-- SOURCE MATERIAL start --
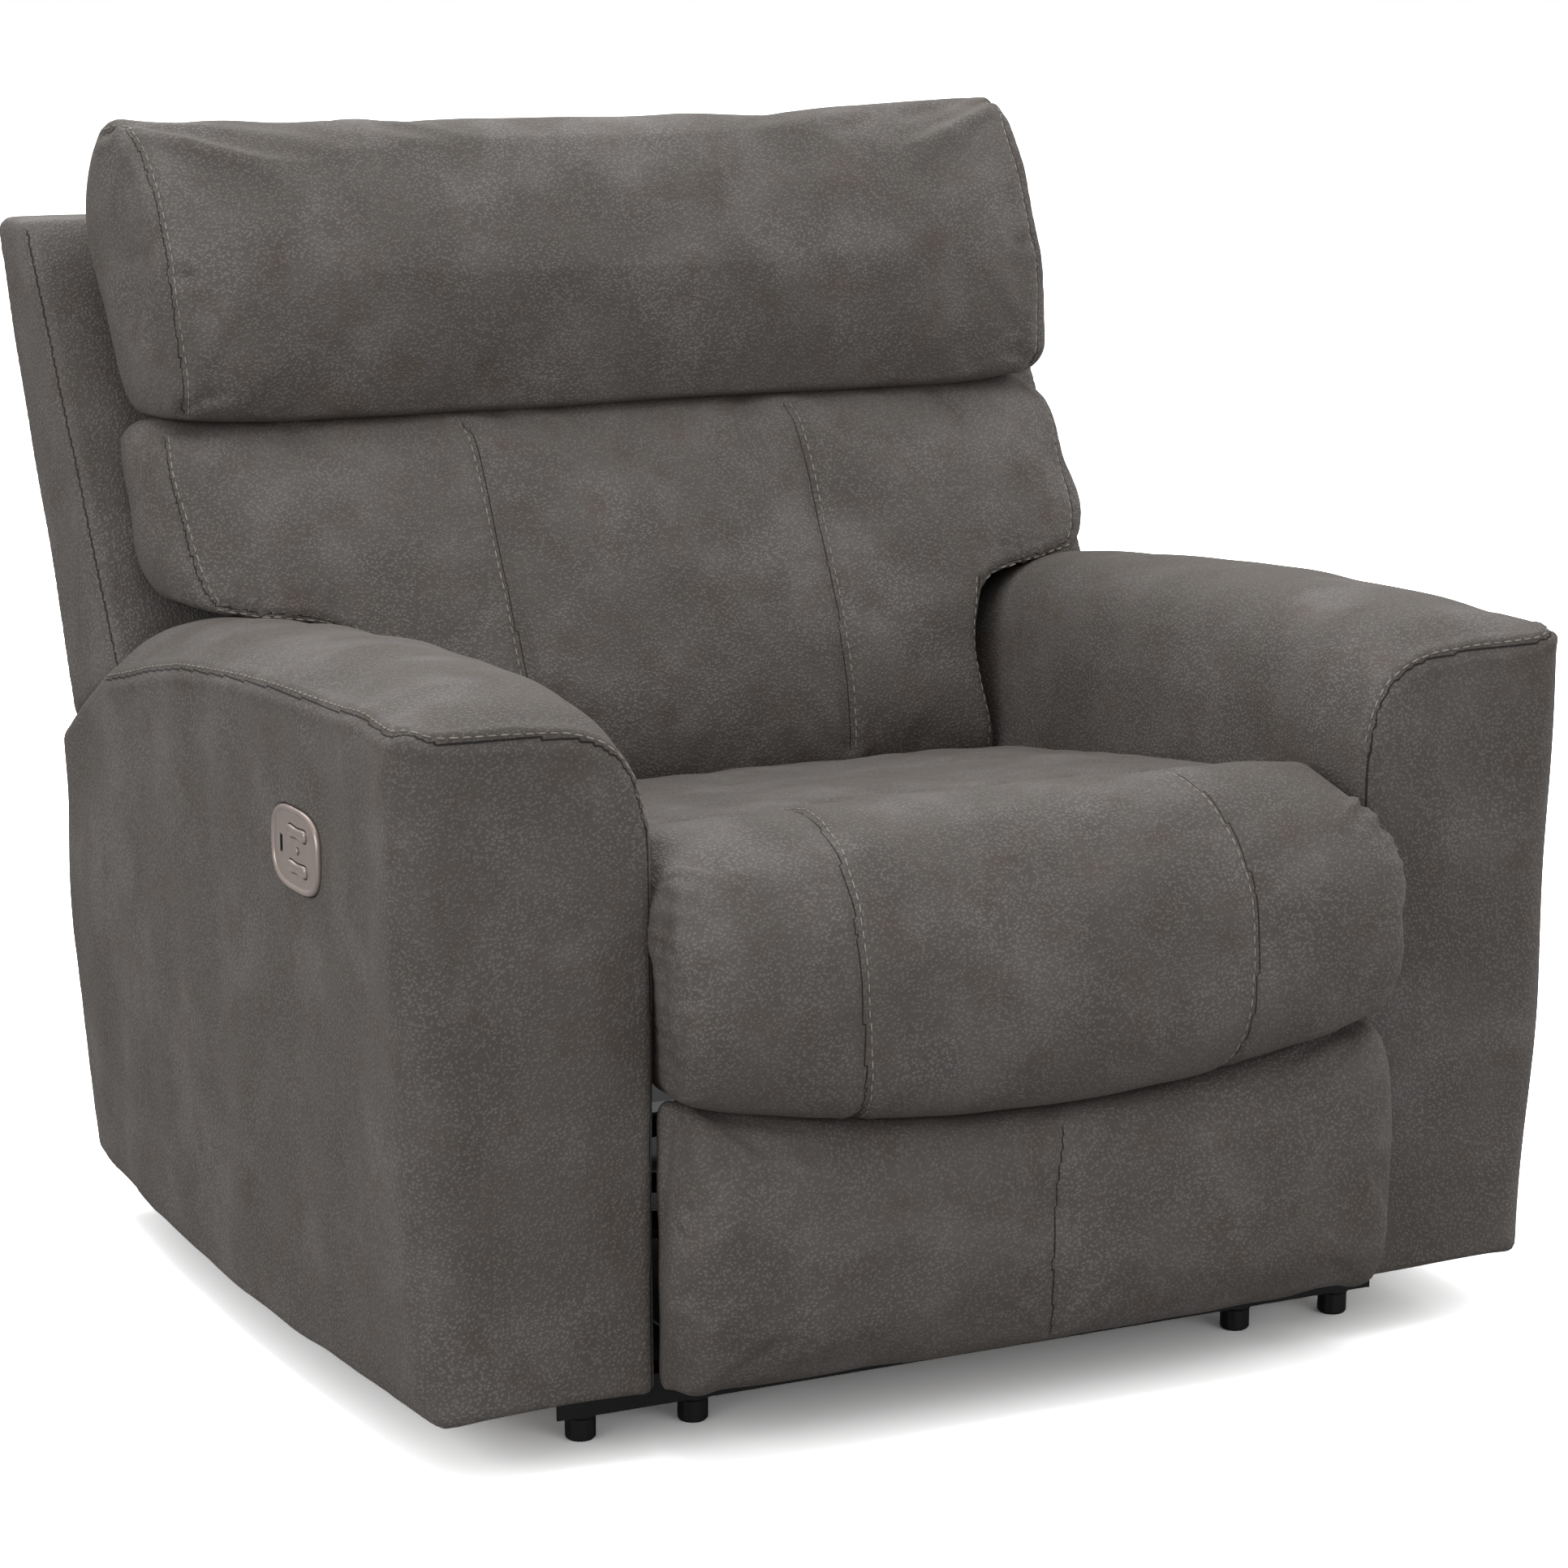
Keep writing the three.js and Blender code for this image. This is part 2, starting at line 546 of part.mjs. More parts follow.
// A rivet fixed in the inner layer, running in through the side plate to its head.
const plateRivet = (pivot) => [rod('x', pivot, PIN, PLATE_X - 1.5, LAYER[0] + 1),
  rod('x', pivot, RIVET.radius, PLATE_X - 0.5 - RIVET.head, PLATE_X - 0.5)];

const { rearPivot, drivePivot, crossPin, rearPin, upperPin, lowBoardPin, highBoardPin } = LINKAGE;
const RUNNING = PIN + FIT;
const OPEN_CLEARANCE = PIN + 2.6; // rear pin hole: this pivot closes the linkage loop

addPair('drive_link', join(link([drivePivot, crossPin], 0, []), ...rivet(crossPin),
  ...rivet(upperPin)), LINK_STEEL);
addPair('rear_link', join(link([rearPivot, rearPin], 0, []), ...plateRivet(rearPivot),
  ...rivet(rearPin)), LINK_STEEL);
addPair('lower_push_link', link([rearPin, lowBoardPin], 1,
  [[crossPin, RUNNING], [rearPin, OPEN_CLEARANCE], [lowBoardPin, RUNNING]]), LINK_STEEL);
addPair('upper_push_link', join(link([upperPin, highBoardPin], 1, [[upperPin, RUNNING]]),
  rod('x', highBoardPin, RIVET.radius, LAYER[1] + SHEET - 1, LAYER[1] + SHEET + RIVET.head)),
LINK_STEEL);

// The drive shaft turns in the side plates and carries the actuator's crank in its middle.
const CRANK_PIN = [
  drivePivot[0] + CRANK_LENGTH * Math.sin(THREE.MathUtils.degToRad(CRANK_ANGLE)),
  drivePivot[1] - CRANK_LENGTH * Math.cos(THREE.MathUtils.degToRad(CRANK_ANGLE)),
];

function driveShaft() {
  const half = LAYER[0] - GAP;
  const crank = extrude('x', strap(drivePivot, CRANK_PIN, 13), -5, 5);
  return join(rod('x', drivePivot, SHAFT_RADIUS, -half, half, 32), rod('x', drivePivot, 15, -9, 9),
    crank, rod('x', CRANK_PIN, PIN, -13.5, 13.5));
}
add('drive_shaft', driveShaft(), LINK_STEEL);

// ---------- Leg rest: bracket, board and pad ----------
const BOARD_BACK = FOOT_BACK + GAP + BOARD_THICK;

function boardBracket() {
  const side = extrude('x', rounded([[BOARD_BACK + GAP, 208, 2], [58, 208, 10], [60, 232, 10],
    [39, 287, 10], [BOARD_BACK + GAP, 287, 2]]), LAYER[0], LAYER[0] + SHEET);
  const flange = box(264, LAYER[0] + SHEET, BOARD_BACK + GAP, BOARD_BACK + GAP + STEEL, 208, 287);
  return join(side, flange, ...rivet(lowBoardPin));
}
addPair('board_bracket', boardBracket(), LINK_STEEL);

add('leg_board', extrude('y', [[-303, 80], [303, 80], [303, 282], [180, 262], [0, 252], [-180, 262],
  [-303, 282]], FOOT_BACK + GAP, BOARD_BACK), WOOD);

function legPad() {
  const pad = cushion(351, 18, 0.3, (x) => {
    const top = crease(x) - 4;
    return [[FOOT_BACK, FOOT_BOTTOM + 8], [FOOT_BACK, top - 8], [0, top], [-16, top - 1],
      [FOOT_FRONT + 4, top - 12], [FOOT_FRONT - 6, top - 44], [FOOT_FRONT - 10, 176],
      [FOOT_FRONT - 6, 108], [FOOT_FRONT + 1, FOOT_BOTTOM + 12], [FOOT_FRONT + 12, FOOT_BOTTOM],
      [0, FOOT_BOTTOM]];
  });
  const besideArms = [[SEAT_HALF, 380], [-380, -SEAT_HALF]].map(([x0, x1]) =>
    box(x0, x1, -3, 60, 30, 330));
  return cut(pad, ...besideArms);
}
add('leg_pad', legPad(), UPHOLSTERY);

// ---------- Actuator: motor and track, with the slider that works the crank ----------
const TRACK = { half: 14, bottom: 150, top: 170, front: FRONT_TUBE[0] + 12 + GAP, rear: 600 };

function actuatorTrack() {
  const outer = box(-TRACK.half, TRACK.half, TRACK.front, TRACK.rear, TRACK.bottom, TRACK.top);
  const groove = box(-TRACK.half + 3, TRACK.half - 3, TRACK.front + 6, TRACK.rear - 6,
    TRACK.bottom + 3, TRACK.top + 5);
  const screw = rod('y', [0, 160], 5, TRACK.front + 3, TRACK.rear - 3, 12);
  return join(cut(outer, groove), screw);
}

function actuatorMotor() {
  const gearbox = extrude('x', rounded([[TRACK.rear + GAP, 138, 6], [662, 138, 10], [662, 186, 10],
    [TRACK.rear + GAP, 186, 6]]), -28, 28);
  const can = rod('z', [0, 632], 22, 100, 140, 24);
  const lug = extrude('x', strap([655, 152], [REAR_TUBE[0] - 24, 152], 10), -9, 9);
  return cut(join(gearbox, can, lug), rod('x', REAR_TUBE, 12 + GAP, -20, 20));
}

function actuatorSlider() {
  const y = CRANK_PIN[0];
  const block = cut(box(-21, 21, y - 21, y + 21, TRACK.bottom + 3, 190),
    box(-TRACK.half - GAP, TRACK.half + GAP, y - 40, y + 40, 100, TRACK.top + GAP));
  const slot = rounded(rectangle(y - 8.5, y + 8.5, 204, 250).map((corner) => [...corner, 8]));
  const cheek = (x) => extrude('x', rounded([[y - 18, 185], [y + 18, 185], [y + 15, 257, 6],
    [y - 15, 257, 6]]), x, x + SHEET, [slot]);
  return join(block, cheek(9.5), cheek(-9.5 - SHEET));
}

add('actuator_track', actuatorTrack(), BLACK_STEEL);
add('actuator_motor', actuatorMotor(), BLACK_PLASTIC);
add('actuator_slider', actuatorSlider(), BLACK_PLASTIC);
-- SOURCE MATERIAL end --
EXERCISE BRIEF: Say how many lines include the word "this"; reply with the number alone.

TASK OUTPUT: 2